--- Start Dataset excerpt ---
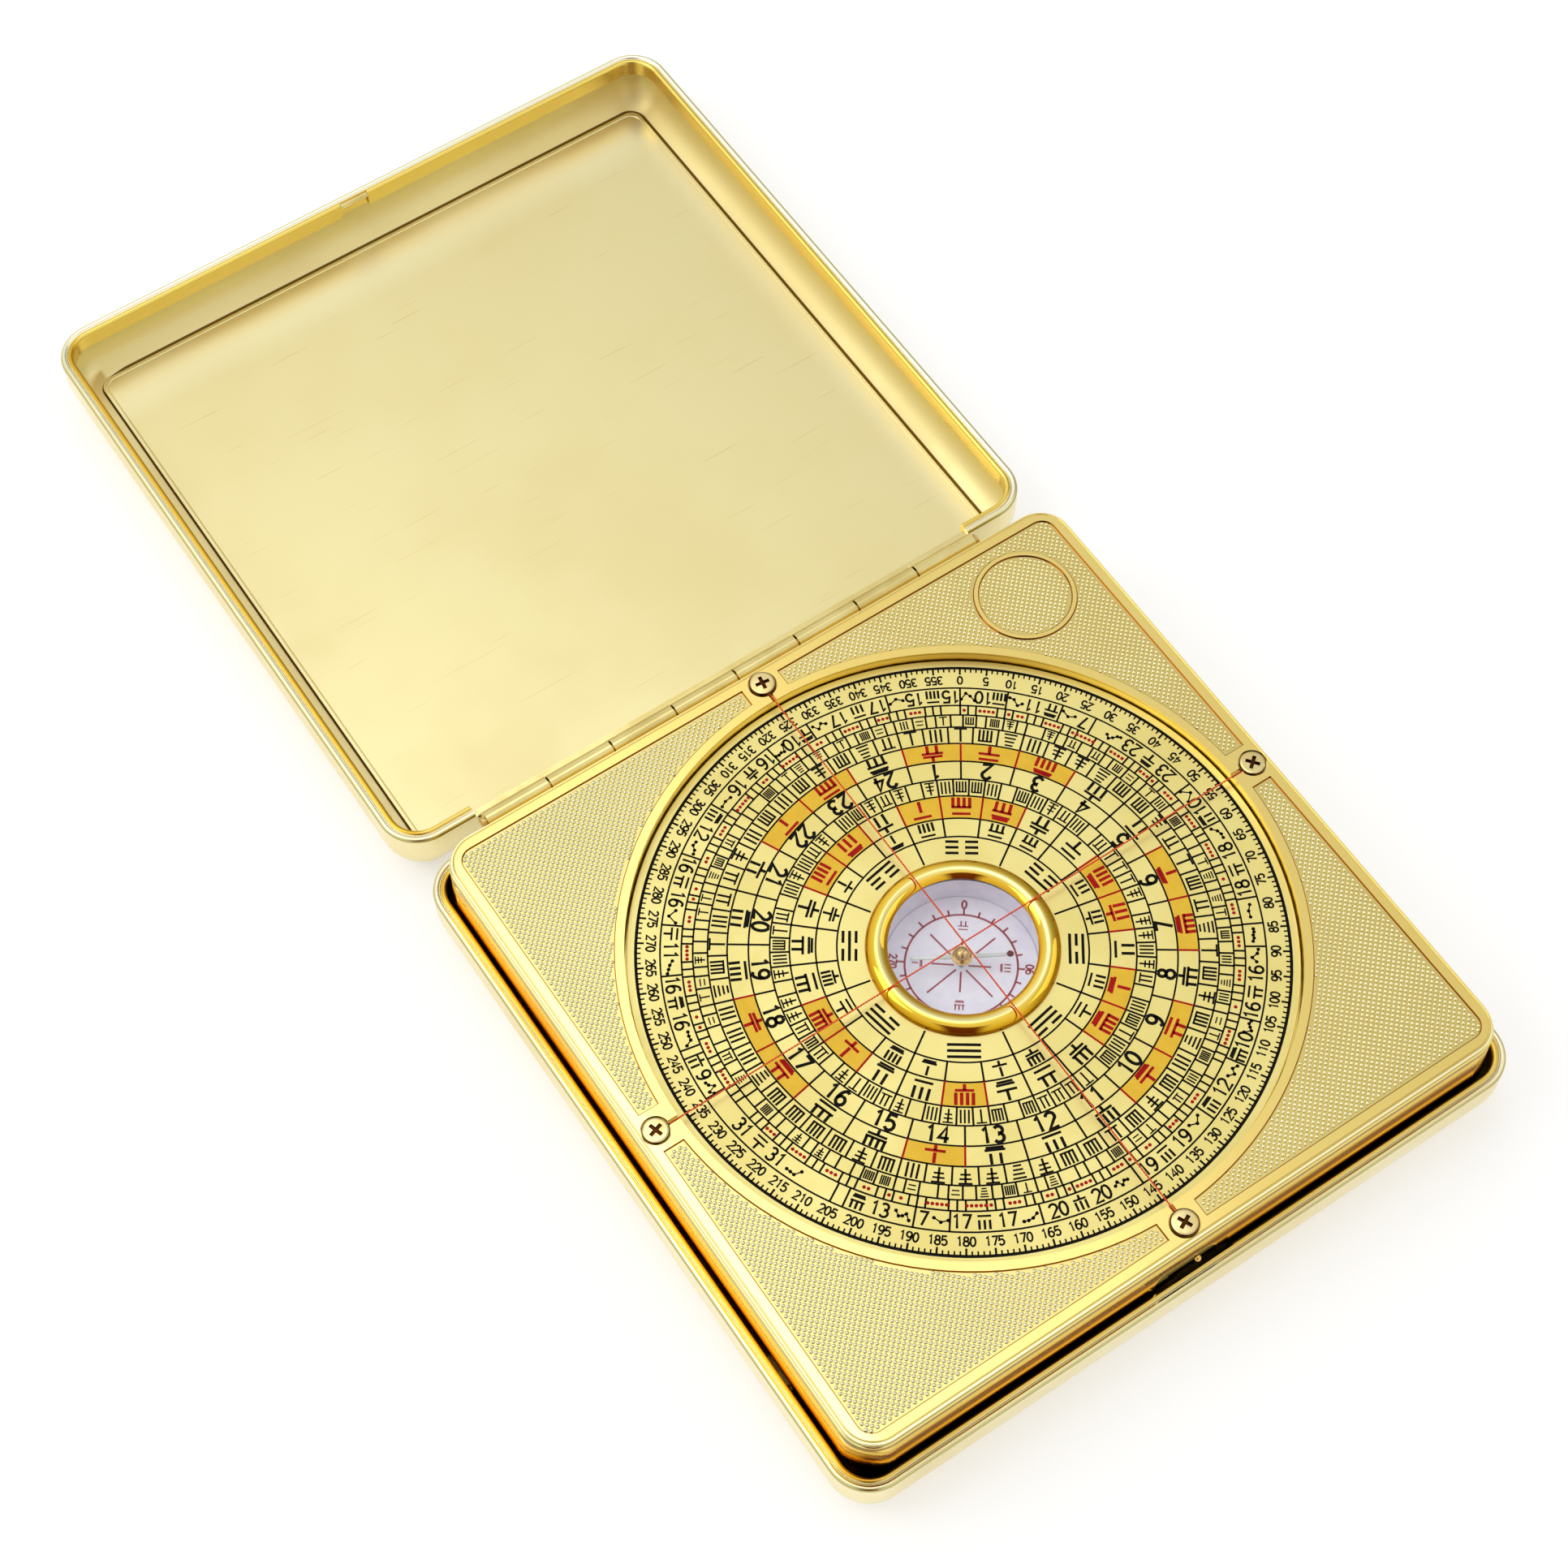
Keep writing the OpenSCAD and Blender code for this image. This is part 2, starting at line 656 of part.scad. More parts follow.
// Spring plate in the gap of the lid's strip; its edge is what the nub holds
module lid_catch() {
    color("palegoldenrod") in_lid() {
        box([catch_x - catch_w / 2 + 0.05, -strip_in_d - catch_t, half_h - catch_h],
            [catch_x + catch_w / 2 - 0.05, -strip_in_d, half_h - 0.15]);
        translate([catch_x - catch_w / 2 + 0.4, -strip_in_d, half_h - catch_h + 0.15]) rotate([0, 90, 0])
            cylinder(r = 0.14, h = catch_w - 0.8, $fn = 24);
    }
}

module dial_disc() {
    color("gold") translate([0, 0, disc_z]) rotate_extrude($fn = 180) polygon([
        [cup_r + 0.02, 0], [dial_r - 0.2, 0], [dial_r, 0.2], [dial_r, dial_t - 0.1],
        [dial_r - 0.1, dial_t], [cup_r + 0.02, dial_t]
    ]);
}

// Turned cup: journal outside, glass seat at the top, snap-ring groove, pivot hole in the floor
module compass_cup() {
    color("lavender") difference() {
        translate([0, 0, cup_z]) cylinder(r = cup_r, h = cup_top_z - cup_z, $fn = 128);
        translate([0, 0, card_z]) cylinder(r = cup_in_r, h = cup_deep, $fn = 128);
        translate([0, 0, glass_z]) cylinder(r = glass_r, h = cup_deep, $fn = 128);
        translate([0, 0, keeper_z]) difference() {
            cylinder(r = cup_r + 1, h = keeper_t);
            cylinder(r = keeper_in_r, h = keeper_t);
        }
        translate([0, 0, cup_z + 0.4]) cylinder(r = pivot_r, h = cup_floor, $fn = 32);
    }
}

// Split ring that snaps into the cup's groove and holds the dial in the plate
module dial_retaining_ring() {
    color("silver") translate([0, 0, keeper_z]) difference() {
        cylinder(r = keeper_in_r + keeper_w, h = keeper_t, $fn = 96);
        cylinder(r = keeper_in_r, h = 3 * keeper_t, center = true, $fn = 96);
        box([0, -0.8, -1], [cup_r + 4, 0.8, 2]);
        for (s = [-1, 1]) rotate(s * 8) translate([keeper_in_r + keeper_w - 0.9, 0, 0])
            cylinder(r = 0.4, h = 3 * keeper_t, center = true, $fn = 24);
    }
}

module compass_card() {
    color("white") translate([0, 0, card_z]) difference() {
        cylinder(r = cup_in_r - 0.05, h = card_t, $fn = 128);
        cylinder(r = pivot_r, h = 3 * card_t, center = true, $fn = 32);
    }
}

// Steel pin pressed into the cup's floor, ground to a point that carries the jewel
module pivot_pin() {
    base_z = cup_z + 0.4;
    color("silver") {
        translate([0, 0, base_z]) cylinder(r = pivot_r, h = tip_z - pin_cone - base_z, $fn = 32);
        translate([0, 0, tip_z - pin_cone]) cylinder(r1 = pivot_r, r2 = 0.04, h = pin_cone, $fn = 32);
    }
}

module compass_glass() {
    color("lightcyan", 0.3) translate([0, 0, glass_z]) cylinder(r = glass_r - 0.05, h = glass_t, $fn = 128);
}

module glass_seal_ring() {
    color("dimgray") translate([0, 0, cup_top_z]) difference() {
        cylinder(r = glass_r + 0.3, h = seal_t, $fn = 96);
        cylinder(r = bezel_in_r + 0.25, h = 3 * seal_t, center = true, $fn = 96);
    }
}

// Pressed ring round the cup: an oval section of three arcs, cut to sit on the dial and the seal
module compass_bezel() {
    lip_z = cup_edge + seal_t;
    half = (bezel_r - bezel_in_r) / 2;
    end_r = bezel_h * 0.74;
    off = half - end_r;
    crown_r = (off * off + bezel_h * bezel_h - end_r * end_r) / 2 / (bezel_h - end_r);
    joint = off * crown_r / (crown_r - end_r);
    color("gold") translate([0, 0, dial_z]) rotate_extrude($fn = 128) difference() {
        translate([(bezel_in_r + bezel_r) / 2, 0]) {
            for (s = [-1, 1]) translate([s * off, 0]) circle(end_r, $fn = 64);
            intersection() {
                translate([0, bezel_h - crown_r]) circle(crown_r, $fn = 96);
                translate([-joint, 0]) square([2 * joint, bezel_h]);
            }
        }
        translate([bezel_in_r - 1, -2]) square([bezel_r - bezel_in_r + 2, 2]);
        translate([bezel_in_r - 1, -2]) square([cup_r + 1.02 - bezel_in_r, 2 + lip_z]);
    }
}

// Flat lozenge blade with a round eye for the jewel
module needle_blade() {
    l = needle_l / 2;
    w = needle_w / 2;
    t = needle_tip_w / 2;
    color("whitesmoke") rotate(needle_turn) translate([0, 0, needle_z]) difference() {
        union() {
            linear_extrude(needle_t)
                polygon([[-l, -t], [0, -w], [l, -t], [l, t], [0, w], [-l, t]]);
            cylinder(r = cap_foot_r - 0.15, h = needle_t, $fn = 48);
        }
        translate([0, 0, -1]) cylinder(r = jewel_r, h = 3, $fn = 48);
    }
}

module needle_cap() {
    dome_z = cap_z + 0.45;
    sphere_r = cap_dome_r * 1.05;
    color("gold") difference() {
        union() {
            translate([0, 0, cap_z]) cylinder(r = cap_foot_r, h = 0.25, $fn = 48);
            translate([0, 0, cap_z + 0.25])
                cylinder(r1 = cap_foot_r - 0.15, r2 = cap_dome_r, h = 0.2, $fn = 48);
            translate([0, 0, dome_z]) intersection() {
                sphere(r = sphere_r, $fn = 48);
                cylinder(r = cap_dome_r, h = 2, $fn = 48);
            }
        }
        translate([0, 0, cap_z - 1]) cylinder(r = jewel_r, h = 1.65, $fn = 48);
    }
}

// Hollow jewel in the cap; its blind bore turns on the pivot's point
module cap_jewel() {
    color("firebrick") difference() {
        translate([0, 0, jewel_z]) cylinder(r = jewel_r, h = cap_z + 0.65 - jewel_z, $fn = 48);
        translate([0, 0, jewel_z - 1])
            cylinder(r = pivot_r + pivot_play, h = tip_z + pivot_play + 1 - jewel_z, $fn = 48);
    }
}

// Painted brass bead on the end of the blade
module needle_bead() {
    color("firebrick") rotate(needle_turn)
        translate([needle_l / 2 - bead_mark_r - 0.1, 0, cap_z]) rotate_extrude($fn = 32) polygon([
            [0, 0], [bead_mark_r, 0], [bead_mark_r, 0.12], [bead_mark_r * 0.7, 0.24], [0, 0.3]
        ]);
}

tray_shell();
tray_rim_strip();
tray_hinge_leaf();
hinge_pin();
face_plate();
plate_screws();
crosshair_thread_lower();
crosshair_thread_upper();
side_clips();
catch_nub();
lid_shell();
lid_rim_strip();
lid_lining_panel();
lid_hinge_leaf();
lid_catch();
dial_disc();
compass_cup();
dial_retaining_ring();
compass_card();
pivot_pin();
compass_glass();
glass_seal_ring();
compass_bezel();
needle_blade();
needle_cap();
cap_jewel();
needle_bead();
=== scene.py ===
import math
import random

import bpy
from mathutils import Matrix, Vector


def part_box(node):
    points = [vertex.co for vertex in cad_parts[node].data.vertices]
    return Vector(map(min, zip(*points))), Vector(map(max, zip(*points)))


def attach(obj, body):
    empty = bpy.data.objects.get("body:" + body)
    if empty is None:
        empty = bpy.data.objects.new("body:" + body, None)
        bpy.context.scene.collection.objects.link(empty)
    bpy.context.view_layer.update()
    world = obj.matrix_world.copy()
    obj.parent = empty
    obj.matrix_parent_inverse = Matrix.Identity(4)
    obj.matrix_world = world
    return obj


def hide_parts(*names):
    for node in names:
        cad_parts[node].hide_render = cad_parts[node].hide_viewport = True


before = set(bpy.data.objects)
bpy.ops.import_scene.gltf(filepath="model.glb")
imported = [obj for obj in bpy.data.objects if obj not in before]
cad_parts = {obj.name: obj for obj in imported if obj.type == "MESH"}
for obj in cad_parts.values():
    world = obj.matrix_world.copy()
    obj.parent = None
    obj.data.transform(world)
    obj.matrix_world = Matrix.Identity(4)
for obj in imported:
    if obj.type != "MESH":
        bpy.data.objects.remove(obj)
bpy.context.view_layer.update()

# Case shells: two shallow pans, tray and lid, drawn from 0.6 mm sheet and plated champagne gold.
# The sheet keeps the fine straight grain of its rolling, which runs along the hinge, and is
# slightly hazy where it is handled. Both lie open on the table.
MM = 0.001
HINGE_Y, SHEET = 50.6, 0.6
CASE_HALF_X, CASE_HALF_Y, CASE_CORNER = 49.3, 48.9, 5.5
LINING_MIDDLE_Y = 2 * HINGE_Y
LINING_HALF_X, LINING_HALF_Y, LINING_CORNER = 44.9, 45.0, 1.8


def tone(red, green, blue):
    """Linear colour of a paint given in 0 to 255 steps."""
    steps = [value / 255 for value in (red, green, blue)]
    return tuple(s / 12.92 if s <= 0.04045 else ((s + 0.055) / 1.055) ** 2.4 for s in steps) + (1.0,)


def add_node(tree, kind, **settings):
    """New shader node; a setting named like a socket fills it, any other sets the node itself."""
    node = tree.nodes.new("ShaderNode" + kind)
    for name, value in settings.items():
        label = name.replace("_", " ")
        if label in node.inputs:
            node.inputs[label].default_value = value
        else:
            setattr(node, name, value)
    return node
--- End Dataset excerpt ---
→ **Exercise requirements**
Copy out exactly the lines from the one with "of the blade" through the one with "obj.parent = None", counting both ends, and no other lines.

→ **Answer to this task**
// Painted brass bead on the end of the blade
module needle_bead() {
    color("firebrick") rotate(needle_turn)
        translate([needle_l / 2 - bead_mark_r - 0.1, 0, cap_z]) rotate_extrude($fn = 32) polygon([
            [0, 0], [bead_mark_r, 0], [bead_mark_r, 0.12], [bead_mark_r * 0.7, 0.24], [0, 0.3]
        ]);
}

tray_shell();
tray_rim_strip();
tray_hinge_leaf();
hinge_pin();
face_plate();
plate_screws();
crosshair_thread_lower();
crosshair_thread_upper();
side_clips();
catch_nub();
lid_shell();
lid_rim_strip();
lid_lining_panel();
lid_hinge_leaf();
lid_catch();
dial_disc();
compass_cup();
dial_retaining_ring();
compass_card();
pivot_pin();
compass_glass();
glass_seal_ring();
compass_bezel();
needle_blade();
needle_cap();
cap_jewel();
needle_bead();
=== scene.py ===
import math
import random

import bpy
from mathutils import Matrix, Vector


def part_box(node):
    points = [vertex.co for vertex in cad_parts[node].data.vertices]
    return Vector(map(min, zip(*points))), Vector(map(max, zip(*points)))


def attach(obj, body):
    empty = bpy.data.objects.get("body:" + body)
    if empty is None:
        empty = bpy.data.objects.new("body:" + body, None)
        bpy.context.scene.collection.objects.link(empty)
    bpy.context.view_layer.update()
    world = obj.matrix_world.copy()
    obj.parent = empty
    obj.matrix_parent_inverse = Matrix.Identity(4)
    obj.matrix_world = world
    return obj


def hide_parts(*names):
    for node in names:
        cad_parts[node].hide_render = cad_parts[node].hide_viewport = True


before = set(bpy.data.objects)
bpy.ops.import_scene.gltf(filepath="model.glb")
imported = [obj for obj in bpy.data.objects if obj not in before]
cad_parts = {obj.name: obj for obj in imported if obj.type == "MESH"}
for obj in cad_parts.values():
    world = obj.matrix_world.copy()
    obj.parent = None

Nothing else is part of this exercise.